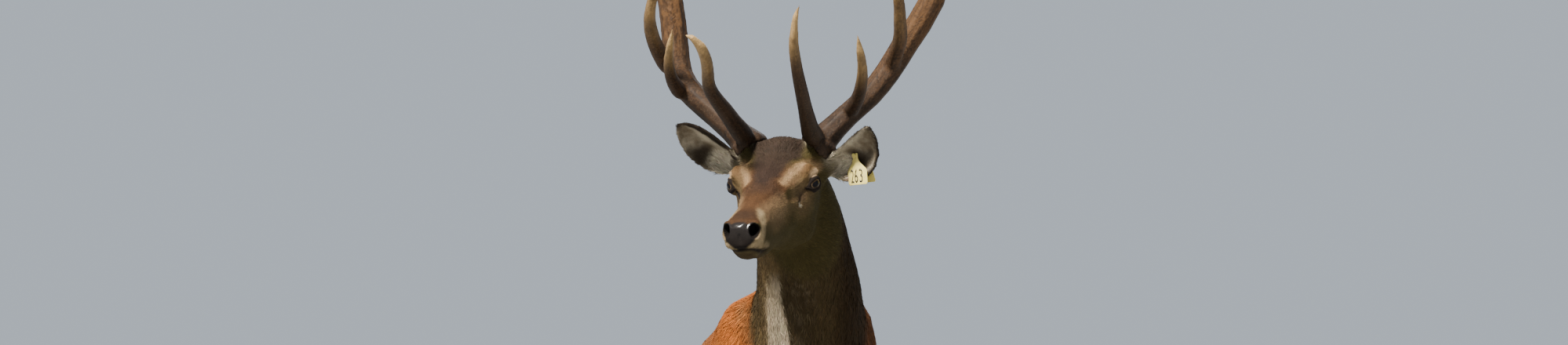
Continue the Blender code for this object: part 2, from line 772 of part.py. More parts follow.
TAG_SHARE = 0.48  # the pin's place along the left ear
TAG_TURN = -0.08  # and across it, towards its upper edge
TAG_TWIST = math.radians(-18)
TAG_LEVELLED = 0.3  # share of the ear's slope that the hanging flags keep
TAG_THICKNESS = 0.0013
TAG_SWING = math.radians(8)  # each flag stands off at its foot
TAG_OUTLINE = (
    # half width and height, from the crest of the neck down to the foot of the flag
    (0.0030, 0.0075),
    (0.0068, 0.0035),
    (0.0068, -0.0060),
    (0.0105, -0.0135),
    (0.0218, -0.0245),
    (0.0250, -0.0285),
    (0.0250, -0.0525),
    (0.0222, -0.0560),
)


def flag(name, place, swing, home, material):
    """One stiff flag of the tag, hanging from the pin and swung out at its foot."""
    curve = bpy.data.curves.new(name, "CURVE")
    curve.dimensions = "2D"
    curve.fill_mode = "BOTH"
    curve.extrude = TAG_THICKNESS / 2
    outline = [(width, height) for width, height in TAG_OUTLINE]
    outline += [(-width, height) for width, height in reversed(TAG_OUTLINE)]
    spline = curve.splines.new("POLY")
    spline.points.add(len(outline) - 1)
    for point, (width, height) in zip(spline.points, outline):
        point.co = (width, height, 0, 1)
    spline.use_cyclic_u = True
    shape = bpy.data.objects.new(name + "_outline", curve)
    home.objects.link(shape)
    bm = bmesh.new()
    bm.from_mesh(evaluated_mesh(shape))
    bpy.data.objects.remove(shape, do_unlink=True)
    bmesh.ops.remove_doubles(bm, verts=bm.verts, dist=0.00005)
    bmesh.ops.transform(bm, matrix=place @ Matrix.Rotation(swing, 4, "X"), verts=bm.verts)
    return object_from(bm, name, home, material)


def tag_frame():
    """The pin's place on the ear and the way it points: x along the flag, y up it, z out of its face."""
    place = ear_point("left", TAG_SHARE, TAG_TURN)
    ahead = ear_point("left", TAG_SHARE + 0.05, TAG_TURN) - place
    aside = ear_point("left", TAG_SHARE, TAG_TURN + 0.1) - place
    out = ahead.cross(aside).normalized()
    if out.dot(ear_lines("left")[3]) < 0:
        out = -out
    out = Matrix.Rotation(TAG_TWIST, 3, "Z") @ out
    out = Vector((out.x, out.y, out.z * TAG_LEVELLED)).normalized()
    up = Vector((0, 0, 1))
    up = (up - out * up.dot(out)).normalized()
    along = up.cross(out)
    turned = Matrix((along, up, out)).transposed().to_4x4()
    return Matrix.Translation(place) @ turned


def rod_between(first, second, radius, name, home, sides=8):
    bm = bmesh.new()
    axis = second - first
    turn = axis.to_track_quat("Z", "Y").to_matrix().to_4x4()
    place = Matrix.Translation((first + second) / 2) @ turn
    bmesh.ops.create_cone(
        bm, cap_ends=True, segments=sides, radius1=radius, radius2=radius, depth=axis.length, matrix=place
    )
    return object_from(bm, name, home)


def ear_tag(ear_piece, home, helpers, material):
    """Both flags and the pin that holds them through the ear, which gets a hole and a slot for them."""
    frame = tag_frame()
    before = frame @ Matrix.Translation((0, 0, 0.0055))
    behind = frame @ Matrix.Translation((0, 0, -0.0055))
    front = flag("tag_front", before, -TAG_SWING, home, material)
    back = flag("tag_back", behind, TAG_SWING, home, material)
    root = frame @ Vector((0, 0, -0.0065))
    tip = frame @ Vector((0, 0, 0.0095))
    pin = rod_between(root, frame @ Vector((0, 0, 0.0085)), 0.0026, "pin", helpers)
    button = rod_between(frame @ Vector((0, 0, 0.0070)), tip, 0.0048, "button", helpers)
    cut(pin, button, "UNION")
    cut(back, pin, "UNION")
    seat(front, back, helpers)
    for piece in (front, back):
        cut(ear_piece, swollen(piece, helpers, 0.0006))
    keep_largest(ear_piece)
    keep_largest(front)


# Casting the flesh and parting it


def melt(masses, home):
    """Joins all the masses into one closed body."""
    bm = bmesh.new()
    for mass in masses:
        bm.from_mesh(mass.data)
        bpy.data.objects.remove(mass, do_unlink=True)
    flesh = object_from(bm, "flesh", home)
    remesh = flesh.modifiers.new("melt", "REMESH")
    remesh.mode = "VOXEL"
    remesh.voxel_size = CAST_VOXEL
    settle(flesh)
    return flesh


def weigh(flesh, name, measure):
    """A vertex group on the flesh, its weights given by a measure of each place."""
    group = flesh.vertex_groups.new(name=name)
    for vertex in flesh.data.vertices:
        weight = measure(vertex.co)
        if weight > 0.01:
            group.add([vertex.index], min(1.0, weight), "REPLACE")
    return group


def ramp(value, low, high):
    """Nought below low, one above high, and smooth between."""
    share = min(1.0, max(0.0, (value - low) / (high - low)))
    return share * share * (3 - 2 * share)


def closeness_to_face(place):
    """One on the head, nought on the body."""
    local = HEAD_FRAME.inverted() @ place
    return ramp(-local.y, -0.20, -0.12) * ramp(local.z, -0.20, -0.13)


def softness(place):
    """How far the body is smoothed: most where the limbs and the neck join the trunk."""
    body = 1 - closeness_to_face(place)
    tail = ramp(place.y, 0.67, 0.71)
    return body * (1 - 0.95 * tail) * (0.03 + 0.97 * ramp(place.z, 0.50, 0.76))


def relax(flesh, group, factor, rounds):
    smooth = flesh.modifiers.new("relax", "SMOOTH")
    smooth.factor = factor
    smooth.iterations = rounds
    if group:
        smooth.vertex_group = group
    settle(flesh)


DENTS = (
    # in the head's frame, one side given: place, reach forward, across and up, and the push
    ((0.034, 0.070, -0.006), (0.026, 0.020, 0.022), (0.0, -0.0070, 0.0)),
    ((-0.052, 0.062, 0.032), (0.040, 0.026, 0.024), (0.0, -0.0060, -0.002)),
    ((0.085, 0.052, -0.042), (0.050, 0.030, 0.022), (0.0, -0.0050, 0.0)),
    ((0.185, 0.039, -0.092), (0.050, 0.022, 0.008), (0.0, -0.0045, 0.0)),
    ((0.000, 0.050, -0.120), (0.070, 0.022, 0.022), (0.0, 0.0, 0.004)),
    ((0.020, 0.022, 0.047), (0.060, 0.028, 0.018), (0.0, 0.0, -0.003)),
    ((0.262, 0.024, -0.038), (0.010, 0.009, 0.007), (-0.010, 0.001, 0.0)),
)


def dent(flesh, centre, reach, push):
    """Moves what lies within reach of a place, most at its middle."""
    count = len(flesh.data.vertices)
    places = np.zeros(count * 3)
    flesh.data.vertices.foreach_get("co", places)
    places = places.reshape(-1, 3)
    turn = np.array(HEAD_FRAME.to_3x3())
    local = (places - np.array(HEAD_FRAME.translation)) @ turn
    middle = np.array(spot(*centre))
    wide = np.array((reach[1], reach[0], reach[2]))
    far = (((local - middle) / wide) ** 2).sum(axis=1)
    share = np.clip(1 - far, 0, 1) ** 2
    places += share[:, None] * (turn @ np.array(spot(*push)))
    flesh.data.vertices.foreach_set("co", places.ravel())
    flesh.data.update()


def thin(flesh):
    """Fewer faces, with more of them kept on the head."""
    weigh(flesh, "body", lambda place: 1 - 0.97 * closeness_to_face(place))
    fewer = flesh.modifiers.new("fewer", "DECIMATE")
    fewer.ratio = FLESH_TRIANGLES / (2 * len(flesh.data.polygons))
    fewer.vertex_group = "body"
    fewer.vertex_group_factor = DETAIL_KEPT
    fewer.use_collapse_triangulate = True
    settle(flesh)
    flesh.vertex_groups.clear()


DETAIL_KEPT = 0.05


def zone(low, high, home, pitch=0.0):
    """A thin-walled box; what lies inside it is parted from what lies outside."""
    bm = bmesh.new()
    middle = (Vector(low) + Vector(high)) / 2
    size = Vector(high) - Vector(low)
    turn = Matrix.Rotation(pitch, 4, "X")
    block = Matrix.Translation(middle) @ turn @ Matrix.Diagonal((*size, 1))
    bmesh.ops.create_cube(bm, size=1.0, matrix=block)
    box = object_from(bm, "zone", home)
    wall = box.modifiers.new("wall", "SOLIDIFY")
    wall.thickness = GAP
    settle(box)
    return box


def slab(first, second, width, home):
    """A thin upright sheet through two places, parting what lies before it from what lies behind."""
    bm = bmesh.new()
    along = (second - first).normalized()
    across = Vector((1, 0, 0)) if abs(along.x) < 0.5 else Vector((0, 1, 0))
    through = along.cross(across).normalized()
    across = through.cross(along).normalized()
    turn = Matrix((across, along, through)).transposed().to_4x4()
    size = Matrix.Diagonal((width, (second - first).length, GAP, 1))
    bmesh.ops.create_cube(bm, size=1.0, matrix=Matrix.Translation((first + second) / 2) @ turn @ size)
    return object_from(bm, "slab", home)


def part_flesh(flesh, home, material):
    """Parts the cast by thin cuts and names what falls out."""
    cut(flesh, slab(on_head(-0.195, 0, 0.13), on_head(-0.045, 0, -0.21), 0.40, home))
    cut(flesh, slab(spot(0.305, 0, 1.33), spot(0.695, 0, 0.80), 0.60, home))
    cut(flesh, zone((-0.06, 0.708, 0.88), (0.06, 0.83, 1.145), home))
    for sign in SIDES.values():
        front = sorted((sign * 0.062, sign * 0.42))
        hind = sorted((sign * 0.050, sign * 0.42))
        cut(flesh, zone((front[0], -0.64, -0.1), (front[1], -0.215, 0.80), home))
        cut(flesh, zone((hind[0], 0.300, -0.1), (hind[1], 0.90, 0.87), home))
    bm = bmesh.new()
    bm.from_mesh(flesh.data)
    pieces = {}
    for body in islands(bm):
        if len(body) > 24:
            keep_body(body, pieces, home, material)
    bm.free()
    bpy.data.objects.remove(flesh, do_unlink=True)
    return pieces


def keep_body(body, pieces, home, material):
    places = {vert: vert.co.copy() for face in body for vert in face.verts}
    middle = sum(places.values(), Vector()) / len(places)
    lowest = min(place.z for place in places.values())
    name = flesh_name(middle, lowest)
    pieces[name] = body_object(body, name, home, material)


def flesh_name(middle, lowest):
    forward = -middle.y
    if lowest < 0.2:
        end = "front" if forward > 0 else "hind"
        return f"leg_{end}_" + ("left" if middle.x > 0 else "right")
    if (HEAD_FRAME.inverted() @ middle).z > -0.10 and forward > 0.75:
        return "head"
    if forward > 0.45:
        return "neck"
    return "tail" if forward < -0.66 else "trunk"


def flesh_masses(home):
    masses = [trunk_mass(home), neck_mass(home), head_mass(home), tail_mass(home)]
    masses += face_masses(home) + shoulder_masses(home)
    for side, sign in SIDES.items():
        masses.append(front_leg_mass(side, STEPS[f"front_{side}"], home))
        masses += hind_leg_mass(side, STEPS[f"hind_{side}"], home)
        masses += dewclaw_masses(f"front_{side}", spot(*foot_place(f"front_{side}"), 0), home)
        masses += dewclaw_masses(f"hind_{side}", spot(*foot_place(f"hind_{side}"), 0), home)
    return masses


def rest_on_origin(pieces):
    """Moves every piece so that the middle of the whole box's foot is the origin."""
    corners = [piece.matrix_world @ vertex.co for piece in pieces for vertex in piece.data.vertices]
    low = Vector([min(corner[i] for corner in corners) for i in range(3)])
    high = Vector([max(corner[i] for corner in corners) for i in range(3)])
    shift = Vector((-(low.x + high.x) / 2, -(low.y + high.y) / 2, -low.z))
    for piece in pieces:
        piece.data.transform(Matrix.Translation(shift))


def main():
    clear_scene()
    home = collection("red_deer_stag")
    helpers = collection("cutters")
    coat = finish("coat", COAT, 0.75)
    horn = finish("horn", HORN, 0.45)
    bone = finish("antler", ANTLER, 0.55)
    wet = finish("eye", EYE, 0.08)
    plastic = finish("tag", TAG, 0.40)

    flesh = melt(flesh_masses(helpers), helpers)
    weigh(flesh, "soft", softness)
    relax(flesh, "soft", 0.7, 180)
    relax(flesh, None, 0.5, 3)
    for centre, reach, push in DENTS:
        for sign in SIDES.values():
            dent(flesh, (centre[0], sign * centre[1], centre[2]), reach, (push[0], sign * push[1], push[2]))
    relax(flesh, None, 0.5, 5)
    thin(flesh)

    antlers = {}
    for side, sign in SIDES.items():
        socket = (EYE_AHEAD, sign * EYE_SPACING / 2, EYE_RISE)
        eye = ellipsoid(socket, (EYE_RADIUS,) * 3, f"eye_{side}", home, HEAD_FRAME)
        eye.data.materials.append(wet)
        eye.data.shade_smooth()
        seat(flesh, eye, helpers)
        antlers[side] = antler(side, home, helpers, bone)
        for made in antlers[side].values():
            seat(made, flesh, helpers, FORK_GAP)
            keep_largest(made)
    for foot in FEET:
        for half, sign in {"outer": 1, "inner": -1}.items():
            outward = sign if foot.endswith("left") else -sign
            seat(flesh, hoof_claw(foot, half, outward, home, horn), helpers)

    ears = {side: ear(side, home, coat) for side in SIDES}
    for side, piece in ears.items():
        seat(piece, flesh, helpers)
        seat(piece, antlers[side]["beam_lower"], helpers, FORK_GAP)
        keep_largest(piece)
    ear_tag(ears["left"], home, helpers, plastic)

    part_flesh(flesh, home, coat)
    rest_on_origin(list(home.objects))


main()
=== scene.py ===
"""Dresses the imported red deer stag: one skin, a coat of mesh tufts, antlers, eyes, hooves and ear tag."""

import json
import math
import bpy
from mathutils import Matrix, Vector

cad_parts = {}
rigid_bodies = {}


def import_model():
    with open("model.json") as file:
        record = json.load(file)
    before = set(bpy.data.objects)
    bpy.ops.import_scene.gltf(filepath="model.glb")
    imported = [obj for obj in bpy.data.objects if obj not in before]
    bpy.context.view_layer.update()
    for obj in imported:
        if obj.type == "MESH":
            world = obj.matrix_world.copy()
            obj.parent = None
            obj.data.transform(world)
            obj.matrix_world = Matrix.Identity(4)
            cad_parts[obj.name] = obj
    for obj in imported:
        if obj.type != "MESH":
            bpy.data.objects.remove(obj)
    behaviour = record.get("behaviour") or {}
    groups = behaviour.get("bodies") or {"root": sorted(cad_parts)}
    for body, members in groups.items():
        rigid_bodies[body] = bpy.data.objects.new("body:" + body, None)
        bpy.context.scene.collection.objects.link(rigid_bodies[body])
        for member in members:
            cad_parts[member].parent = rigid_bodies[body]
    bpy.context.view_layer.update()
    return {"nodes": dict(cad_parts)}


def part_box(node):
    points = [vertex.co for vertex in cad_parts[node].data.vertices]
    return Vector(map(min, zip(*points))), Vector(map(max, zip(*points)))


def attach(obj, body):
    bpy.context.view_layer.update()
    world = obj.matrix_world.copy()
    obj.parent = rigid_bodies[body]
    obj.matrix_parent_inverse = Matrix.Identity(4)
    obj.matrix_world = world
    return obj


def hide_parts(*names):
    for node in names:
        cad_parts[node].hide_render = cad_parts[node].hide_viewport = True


bl_info = {
    "name": "Red Deer Stag",
    "version": (1, 0, 0),
    "blender": (4, 5, 0),
    "location": "3D View > Sidebar > Stag",
    "description": "Makes the skin, coat, antlers, eyes, hooves and ear tag of a life-size red deer stag",
    "category": "Add Mesh",
}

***

▶ _What to do_
Using the data above, extract exactly the lines from the one that holds "ear(side, home, coat)" to the one that holds "record = json.load(file)", both ends included, and no others.

▶ _Completed task_
    ears = {side: ear(side, home, coat) for side in SIDES}
    for side, piece in ears.items():
        seat(piece, flesh, helpers)
        seat(piece, antlers[side]["beam_lower"], helpers, FORK_GAP)
        keep_largest(piece)
    ear_tag(ears["left"], home, helpers, plastic)

    part_flesh(flesh, home, coat)
    rest_on_origin(list(home.objects))


main()
=== scene.py ===
"""Dresses the imported red deer stag: one skin, a coat of mesh tufts, antlers, eyes, hooves and ear tag."""

import json
import math
import bpy
from mathutils import Matrix, Vector

cad_parts = {}
rigid_bodies = {}


def import_model():
    with open("model.json") as file:
        record = json.load(file)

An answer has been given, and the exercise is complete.